When the injury comes upon you, you go through all the usual phases — denial, anger, bargaining, depression, acceptance — about three times a day. Denial is the most dangerous, because that’s what leads you to do it again in the mistaken belief that your youthful resilience has returned with the ingestion of Arcoxia 120s in Smartie-like quantities.

But bargaining is the worst. “If I just do some core work and/or yoga every day, please make my back as good as new.” It is a siren song, for it’s already too late, my friends. Your destiny is encoded in your DNA and manifests as time’s ravages set in. It would be better to skip straight over depression and arrive at acceptance. Well, except that doing the core stuff and the flexibility stuff will help. Help, mind, not heal.

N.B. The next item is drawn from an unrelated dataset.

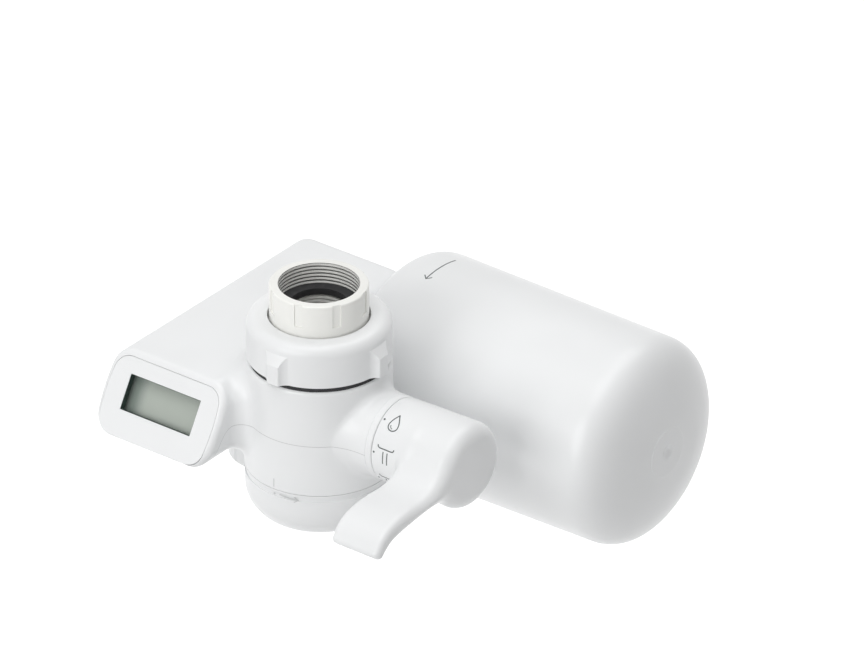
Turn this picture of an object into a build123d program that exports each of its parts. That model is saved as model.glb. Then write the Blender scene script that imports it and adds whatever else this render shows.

So what’s the recommended treatment? Let’s say anti inflams, a hot water bottle anent the affected region, some core work and flexibility stuff later when the pain and stiffness have subsided — and a healthy dose of sweet, sweet acceptance. That at least enables you to return to the bike (maybe raise the stem a bit so you’re not quite so ‘aero’) and the careful tending of your garden.

It’s not perfect, is it? But it can be managed. And if you think about it, managing something means you’re in control — that’s what managers do. That’s why in any organisation, ‘management’ is where you’re supposed to want to be. Take control of the unruly genetic spaghetti that is your lower back, I say. Yes, it may try to control you — and have a jolly good shot at it, if the last couple of weeks are anything to go by — but manage it. You are, after all, at least capable of being in charge.

That should hold you for the next three decades or so. And that is long enough for anyone to spend in the C-suite, believe me. Then it’s time to hand over the keys to whoever those ceaselessly cycling seasons put in charge next.